**What is being asked**
Sift the material for lines containing "materials", and return them.

* * * * *

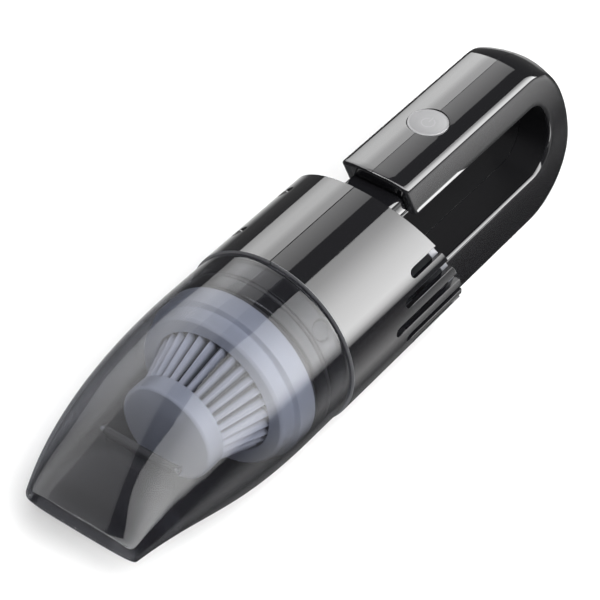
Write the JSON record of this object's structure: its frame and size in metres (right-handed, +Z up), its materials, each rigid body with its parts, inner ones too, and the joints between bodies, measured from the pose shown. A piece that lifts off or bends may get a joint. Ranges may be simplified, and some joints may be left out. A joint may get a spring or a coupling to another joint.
{
  "type": "handheld vacuum",
  "caption": "Cordless handheld vacuum with a round glossy body, loop handle with a power button, see-through dust cup with a slot mouth, and a pleated cone filter.",
  "frame": {"origin": "centre of the bounding box's bottom face, on the plane of the handle's flat underside", "axes": "+Z up, +Y from the mouth towards the handle along the body's axis, +X to the side that holds the right-hand shells"},
  "size_m": [0.075, 0.2936, 0.0829],
  "materials": {
    "black_shell": "mirror-gloss black moulded plastic",
    "dark_plastic": "satin black moulded plastic",
    "grey_trim": "satin dark grey moulded plastic",
    "smoke_clear": "smoky grey see-through plastic, polished",
    "smoke_duct": "smoky grey see-through plastic",
    "filter_plastic": "smooth blue-grey moulded plastic",
    "filter_media": "pleated non-woven filter sheet",
    "seal_rubber": "soft black rubber",
    "steel": "plain turned and drawn steel",
    "magnet": "dark sintered magnet",
    "fan_metal": "turned aluminium",
    "copper": "lacquered copper winding",
    "cell_wrap": "shrink-wrapped cell sleeve",
    "board": "green circuit board",
    "wire": "insulated copper leads",
    "button_silver": "silver-grey coated plastic, satin"
  },
  "bodies": {
    "housing": {"casing_left": "black_shell", "casing_right": "black_shell", "rear_cap": "grey_trim", "neck_block": "black_shell", "handle_left": "black_shell", "handle_right": "black_shell", "cup_spigot": "dark_plastic", "spigot_ring": "seal_rubber", "intake_grille": "grey_trim", "fan_shroud": "grey_trim", "diffuser_plate": "grey_trim", "motor_can": "steel", "motor_magnets": "magnet", "front_bearing": "steel", "rear_bearing": "steel", "motor_damper": "seal_rubber", "motor_cradle": "grey_trim", "battery_cells": "cell_wrap", "battery_tray": "grey_trim", "control_board": "board", "button_switch": "dark_plastic", "charging_port": "steel", "wire_leads": "wire", "case_screws": "steel"},
    "rotor": {"impeller": "fan_metal", "armature": "copper", "motor_shaft": "steel"},
    "button": {"power_button": "button_silver"},
    "cup": {"dust_cup": "smoke_clear", "inlet_duct": "smoke_duct", "flap_pin": "steel"},
    "flap": {"dust_flap": "seal_rubber"},
    "filter": {"filter_ring": "filter_plastic", "filter_pleats": "filter_media", "filter_cap": "filter_plastic", "filter_seal": "seal_rubber"}
  },
  "joints": [
    {"name": "cup_pull", "type": "slide", "parent": "housing", "child": "cup", "axis": [0, -1, 0], "range_m": [0, 0.125]},
    {"name": "filter_pull", "type": "slide", "parent": "housing", "child": "filter", "axis": [0, -1, 0], "range_m": [0, 0.064]},
    {"name": "flap_swing", "type": "hinge", "parent": "cup", "child": "flap", "pos_m": [0, -0.11422, 0.0493], "axis": [1, 0, 0], "range_deg": [0, 55], "stiffness_Nm_per_rad": 0.0003},
    {"name": "fan_spin", "type": "hinge", "parent": "housing", "child": "rotor", "pos_m": [0, -0.03962, 0.0454], "axis": [0, 1, 0], "continuous": true},
    {"name": "button_press", "type": "slide", "parent": "housing", "child": "button", "axis": [0, 0, -1], "range_m": [0, 0.0012], "stiffness_N_per_m": 1500, "springref_m": -0.0004}
  ],
  "couplings": [
    {"joint": "filter_pull", "follows": "cup_pull", "ratio": 0.5}
  ]
}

* * * * *

**Problem solution**
Write the JSON record of this object's structure: its frame and size in metres (right-handed, +Z up), its materials, each rigid body with its parts, inner ones too, and the joints between bodies, measured from the pose shown. A piece that lifts off or bends may get a joint. Ranges may be simplified, and some joints may be left out. A joint may get a spring or a coupling to another joint.
  "materials": {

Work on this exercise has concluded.